Thankfully, Christianity is far more nuanced and deep in its understanding of ethics–simply taking verses about  submission out of context to place moral guilt upon the victims of abuse is not acceptable, regardless of the office of the abuser.  And perhaps best of all, Christianity points us to the King who loved us so much, that he died for lawbreakers, criminals, and sinners.  He came to alleviate the suffering of the abused and cast off the yoke of the oppressor so that we might bear his yoke of love and share it with others.  That is the message that we can share with victims of police abuse as Christians–not blame them or their loved ones for being scared, angry, or frustrated when a gun is thrust in their face by a police officer.

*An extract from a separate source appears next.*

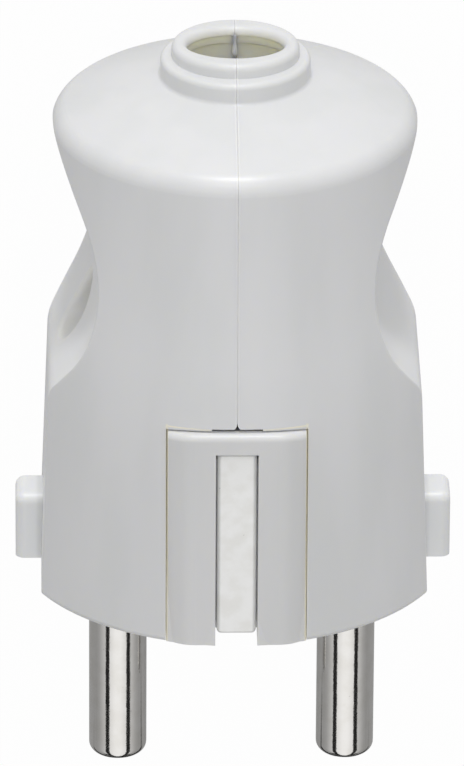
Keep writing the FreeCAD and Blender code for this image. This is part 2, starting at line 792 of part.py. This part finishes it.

Like the heroic prophet Nathan, let’s be willing to stand up before the world and hold police officers accountable for their brutality when they commit it.  Let’s not blame the poor man for refusing to sell or share his only lamb–even if it is the police who are demanding it. Like Isaiah, let us say, “Woe to those who decree iniquitous decrees, and the writers who keep writing oppression, to turn aside the needy from justice and to rob the poor of my people of their right, that widows may be their spoil, and that they may make the fatherless their prey!”  (Isaiah 10:1-2)

In short, I hope you will reconsider your position.